A sustainable inventory model for deteriorating items with power demand and full backlogging under a carbon emission tax

Abstract

Environmental degradation due to carbon emissions occurring in the production, storage and marketing of products has increased notably in recent years. To maintain a sustainable development, it is necessary to penalize commercial activities that generate high carbon emissions. This paper develops and analyzes a sustainable inventory system for a product whose demand follows a power pattern with respect to time. It is considered that the stock items have an estimated life period, after which a percentage of these items begins to deteriorate over time. The inventory system allows shortages which are fully backordered. Several sources of carbon emissions are considered in this article: transportation, stock holding and deterioration.
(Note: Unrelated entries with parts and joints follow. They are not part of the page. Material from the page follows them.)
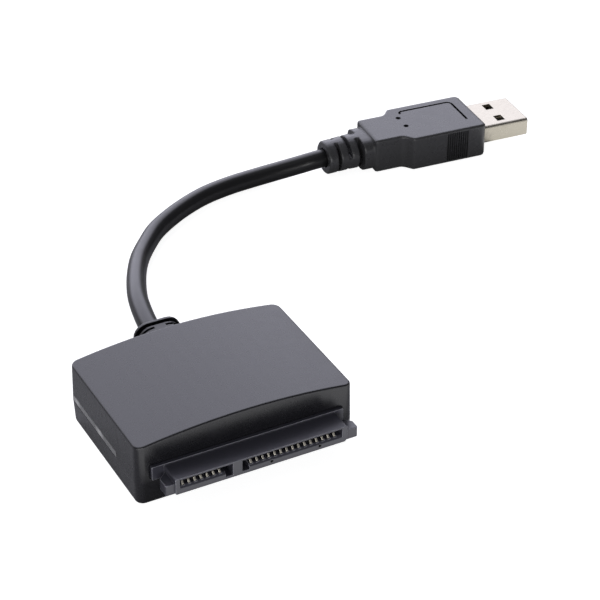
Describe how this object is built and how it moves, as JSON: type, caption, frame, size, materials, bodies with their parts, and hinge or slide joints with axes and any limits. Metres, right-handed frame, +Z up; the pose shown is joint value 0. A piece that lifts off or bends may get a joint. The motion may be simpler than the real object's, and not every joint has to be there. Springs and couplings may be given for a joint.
{
  "type": "usb to sata adapter",
  "caption": "Small plastic housing with a slotted drive receptacle at the front and a round cord at the back that ends in a USB-A plug.",
  "frame": {"origin": "on the table under the middle of the housing and its receptacle, without the cord, its grommet and its plug", "axes": "+X along the receptacle, from its signal slot to its power slot; -Y out of the receptacle; +Z up"},
  "size_m": [0.1423, 0.1072, 0.0149],
  "materials": {
    "housing_plastic": "satin",
    "base_plastic": "satin",
    "light_plastic": "smooth, slightly translucent",
    "receptacle_plastic": "satin",
    "contact_gold": "gold-plated spring metal",
    "board_green": "solder resist",
    "chip_black": "moulded resin",
    "crystal_steel": "plated can",
    "led_resin": "clear resin",
    "choke_ferrite": "sintered ferrite",
    "grommet_rubber": "matt",
    "cord_jacket": "satin jacket",
    "overmould_plastic": "fine satin",
    "shell_steel": "plated, satin",
    "tongue_plastic": "satin",
    "pad_gold": "gold-plated"
  },
  "bodies": {
    "root": {"cable_grommet": "grommet_rubber", "circuit_board": "board_green", "controller_chip": "chip_black", "crystal": "crystal_steel", "light_guide": "light_plastic", "lower_shell": "base_plastic", "memory_chip": "chip_black", "plug_overmould": "overmould_plastic", "power_choke": "choke_ferrite", "regulator": "chip_black", "sata_contact_p1": "contact_gold", "sata_contact_p10": "contact_gold", "sata_contact_p11": "contact_gold", "sata_contact_p12": "contact_gold", "sata_contact_p13": "contact_gold", "sata_contact_p14": "contact_gold", "sata_contact_p15": "contact_gold", "sata_contact_p2": "contact_gold", "sata_contact_p3": "contact_gold", "sata_contact_p4": "contact_gold", "sata_contact_p5": "contact_gold", "sata_contact_p6": "contact_gold", "sata_contact_p7": "contact_gold", "sata_contact_p8": "contact_gold", "sata_contact_p9": "contact_gold", "sata_contact_s1": "contact_gold", "sata_contact_s2": "contact_gold", "sata_contact_s3": "contact_gold", "sata_contact_s4": "contact_gold", "sata_contact_s5": "contact_gold", "sata_contact_s6": "contact_gold", "sata_contact_s7": "contact_gold", "sata_housing": "receptacle_plastic", "status_led": "led_resin", "upper_shell": "housing_plastic", "usb_cable": "cord_jacket", "usb_contact_1": "pad_gold", "usb_contact_2": "pad_gold", "usb_contact_3": "pad_gold", "usb_contact_4": "pad_gold", "usb_contact_5": "pad_gold", "usb_contact_6": "pad_gold", "usb_contact_7": "pad_gold", "usb_contact_8": "pad_gold", "usb_contact_9": "pad_gold", "usb_insulator": "tongue_plastic", "usb_shell": "shell_steel"}
  },
  "joints": []
}
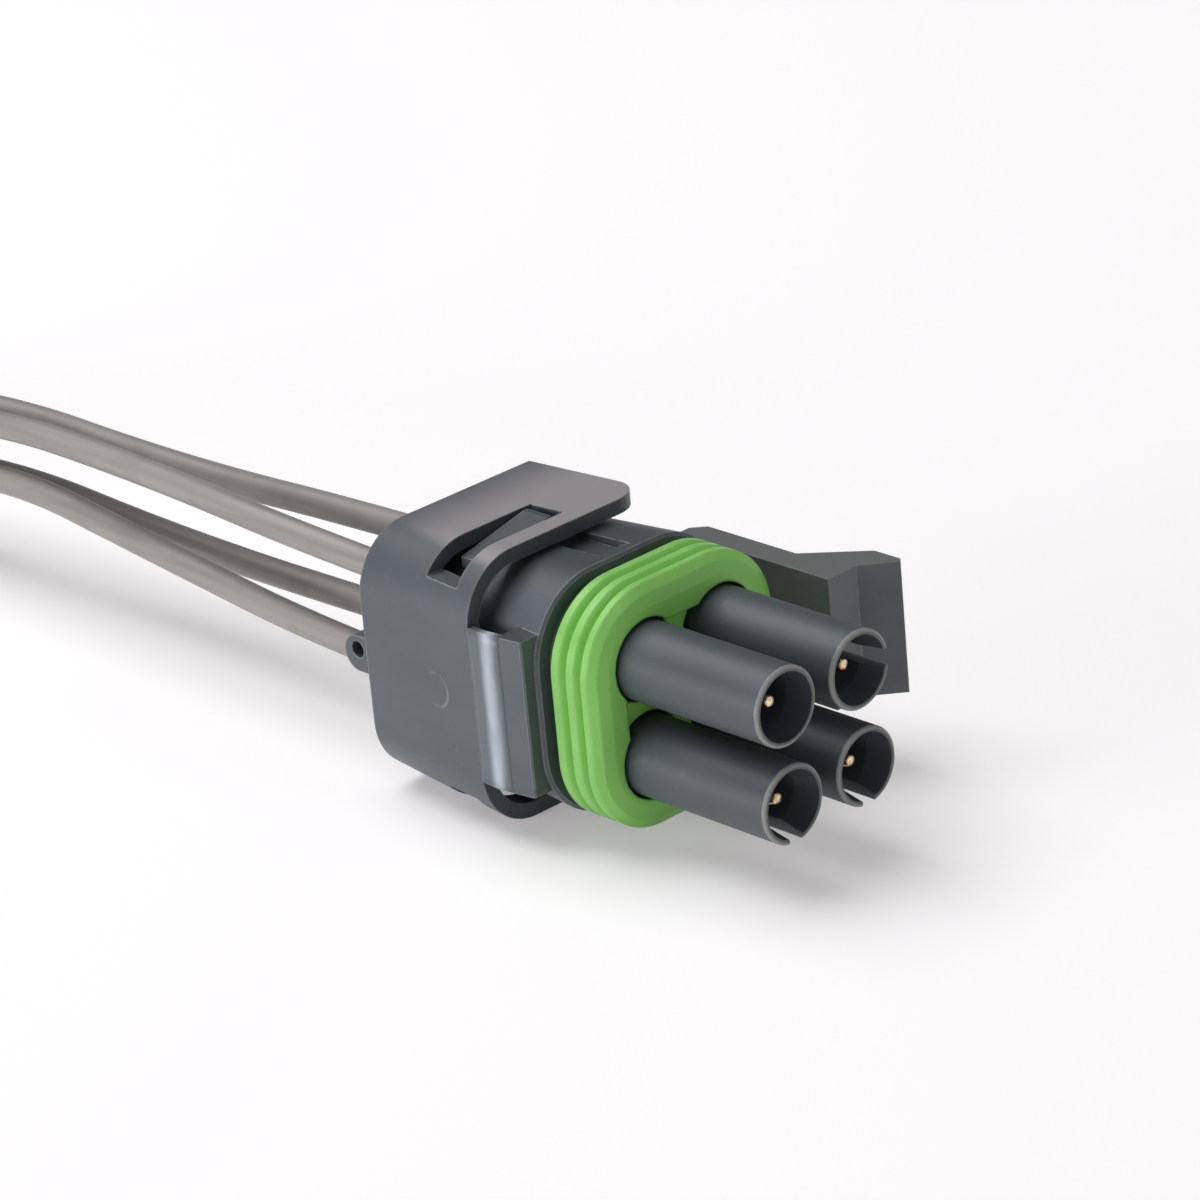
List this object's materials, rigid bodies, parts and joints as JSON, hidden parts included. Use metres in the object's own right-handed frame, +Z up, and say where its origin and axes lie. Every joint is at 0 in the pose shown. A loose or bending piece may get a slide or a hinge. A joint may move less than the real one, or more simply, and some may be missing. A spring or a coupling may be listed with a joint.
{
  "type": "sealed wire harness connector",
  "caption": "Sealed in-line harness connector, tower half, with green perimeter seal, side latch arm, hinged secondary lock and grey wire leads",
  "frame": {"origin": "middle of the square of four tower mouths, on the mating axis, in the plane of the mouths", "axes": "+X along the mating axis out of the tower mouths, +Z up with the connector lying as in the picture, latch arm on the +Y side and lock hinge on the -Y side"},
  "size_m": [0.1891, 0.0304, 0.0228],
  "materials": {
    "housing_grey": "satin moulded",
    "seal_green": "matt silicone",
    "contact_metal": "tin-plated, worn to brass at the tip",
    "cable_seal_green": "matt silicone",
    "wire_grey": "satin insulation",
    "conductor_copper": "bare stranded copper"
  },
  "bodies": {
    "connector": {"front_housing": "housing_grey", "latch_arm": "housing_grey", "tower_1": "housing_grey", "tower_2": "housing_grey", "tower_3": "housing_grey", "tower_4": "housing_grey", "hinge_strap": "housing_grey", "perimeter_seal": "seal_green", "contact_pin_1": "contact_metal", "cable_seal_1": "cable_seal_green", "wire_1": "wire_grey", "conductor_1": "conductor_copper", "contact_pin_2": "contact_metal", "cable_seal_2": "cable_seal_green", "wire_2": "wire_grey", "conductor_2": "conductor_copper", "contact_pin_3": "contact_metal", "cable_seal_3": "cable_seal_green", "wire_3": "wire_grey", "conductor_3": "conductor_copper", "contact_pin_4": "contact_metal", "cable_seal_4": "cable_seal_green", "wire_4": "wire_grey", "conductor_4": "conductor_copper"},
    "lock": {"secondary_lock": "housing_grey", "lock_tab_upper": "housing_grey", "lock_tab_lower": "housing_grey"}
  },
  "joints": [
    {"name": "lock_hinge", "type": "hinge", "parent": "connector", "child": "lock", "pos_m": [-0.0246, -0.01146, 0], "axis": [0, 0, 1], "range_deg": [0, 110], "deforming": ["lock_tab_upper", "lock_tab_lower", "hinge_strap"]}
  ]
}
The main objective is to determine the sustainable inventory policy that maximizes the benefit per unit of time, which is given by the difference between the income obtained from sales and the costs associated with inventory management and carbon emissions. Two scenarios are analyzed. In the first, the optimal inventory policy for a system without deterioration is derived. In the second, an algorithm to determine the optimal policy for an inventory system with non-instantaneous deterioration is proposed. Thus, our findings serve to determine the best inventory policy that helps decision-makers to obtain the lot size and the reorder point that maximize the profit per unit time under carbon emission taxes in transporting, storage and deteriorating of items. Some numerical examples are solved in order to illustrate the theoretical results previously obtained. Finally, a sensitive analysis of the optimal inventory policy with respect to some input parameters of the system is presented and interesting managerial insights from the numerical examples are proposed.